Nous sommes complètement indépendants. On fait ce qu'on veut. Personne ne me forcera à faire ce que je n'ai pas envie de faire. En ce qui concerne "plaît-ne plaît pas", on n'est pas un billet de 100 dollars qui doit plaire à tout le monde. Quand on ne plaît pas à quelqu'un, on le prend très calmement. Quant à Poutine: je ne trahis pas mes amis et je suis capable d'apprécier les gestes faits à mon égard. C'est un homme, aussi. Jamais un fonctionnaire moyen ne m'a remarqué mais le chef de l'Etat, lui, l'a fait. Cela témoigne de son intelligence et de son caractère. On ne se préoccupe pas de savoir si quelqu'un nous remarque ou non. Toute notre vie, nous avons compté les uns sur les autres, sur l'aide des amis proches. On a vécu de cette façon, en faisant tous nous-mêmes.

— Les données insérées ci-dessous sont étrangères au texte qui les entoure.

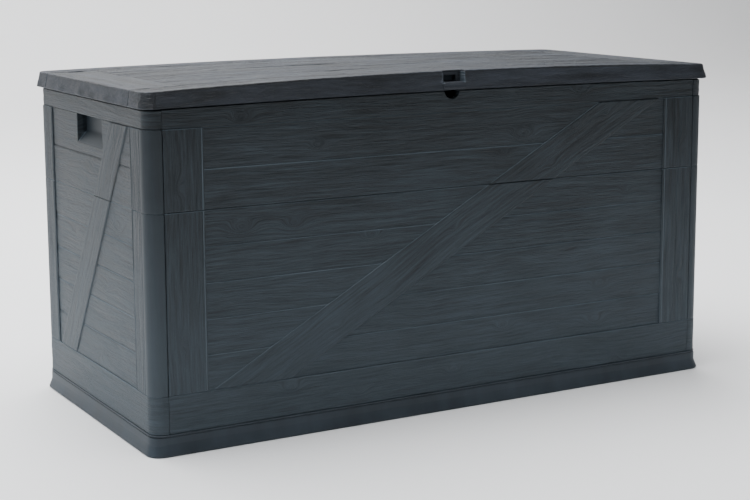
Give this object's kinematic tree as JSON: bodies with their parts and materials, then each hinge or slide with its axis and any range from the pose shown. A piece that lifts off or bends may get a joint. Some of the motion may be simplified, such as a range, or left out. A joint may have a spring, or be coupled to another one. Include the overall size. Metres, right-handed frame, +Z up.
{
  "type": "deck storage box",
  "caption": "Garden storage chest with board-patterned plastic walls, hand pockets and a crowned lid that hinges open at the rear.",
  "frame": {"origin": "middle of the footprint, on the ground", "axes": "+X along the width, to the right as seen from the front; -Y is the front with the lock; +Y is the rear with the hinges; +Z up"},
  "size_m": [1.2, 0.56, 0.63],
  "materials": {
    "wall_plastic": "moulded wood grain, anthracite",
    "base_plastic": "smooth moulded, anthracite",
    "lid_plastic": "moulded wood grain, anthracite",
    "inner_plastic": "fine moulded texture, anthracite",
    "zinc_steel": "bright zinc"
  },
  "bodies": {
    "box": {"base_tray": "base_plastic", "floor_panel": "inner_plastic", "front_panel_lower": "wall_plastic", "front_panel_upper": "wall_plastic", "rear_panel_lower": "wall_plastic", "rear_panel_upper": "wall_plastic", "left_end_lower": "wall_plastic", "left_end_upper": "wall_plastic", "right_end_lower": "wall_plastic", "right_end_upper": "wall_plastic", "base_screws": "zinc_steel", "corner_screws": "zinc_steel", "lock_bar": "zinc_steel", "hinge_bracket_left": "inner_plastic", "hinge_bracket_centre": "inner_plastic", "hinge_bracket_right": "inner_plastic", "hinge_pin_left": "zinc_steel", "hinge_pin_centre": "zinc_steel", "hinge_pin_right": "zinc_steel", "bracket_screws": "zinc_steel"},
    "lid": {"lid_shell": "lid_plastic", "lid_liner": "inner_plastic", "liner_screws": "zinc_steel", "lid_leaf_left": "inner_plastic", "lid_leaf_centre": "inner_plastic", "lid_leaf_right": "inner_plastic", "leaf_screws": "zinc_steel"}
  },
  "joints": [
    {"name": "lid_hinge", "type": "hinge", "parent": "box", "child": "lid", "pos_m": [0, 0.274, 0.59], "axis": [-1, 0, 0], "range_deg": [0, 100]}
  ]
}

Je dirais même plus que, même si tout le monde criait "crucifiez-le", je serais avec lui. Parce qu'on ne donne ni ne vend ses amis. De plus, je vois en lui un homme doté d'une conception proche de la mienne — il me semble que c'est le cas. En tant qu'homme politique, bien sûr, il n'a pas le droit de parler comme moi. Moi, je dis ce que je pense directement, je peux me le permettre parce que je n'ai pas de responsabilité politique — et je n'en veux pas. Mais je pense que nous voyons le monde sous le même angle. Je vois en lui un homme, pas un simple haut fonctionnaire mais quelqu'un qui sait prendre des risques. Il peut risquer et gagner. Il a quelque chose à nous, de russe, quelque chose d'un "loup de la nuit" — et c'est la raison de ma sympathie pour lui. Pour l'instant je n'ai pas vu, de sa part, des actions qui me feraient honte, chose que j'ai constatée chez d'autres présidents et secrétaires généraux. Ils ont perdu le pays, ils l'ont poussé au déclin, à l'effondrement, puis à la division. Ils n'étaient pas des gens honnêtes. Mais je vois que lui, il veut autre chose.
Est-ce que Vladimir Poutine est membre de votre club?
Tu sais bien qu'un Président ne peut pas faire partie du club. Bien sûr que non. Il a assisté quelques fois à nos activités et j'ai même réussi à parler avec lui personnellement comme avec un être humain. Cette communication m'a laissé une très bonne impression. En soi, sa venue me réjouit, évidemment.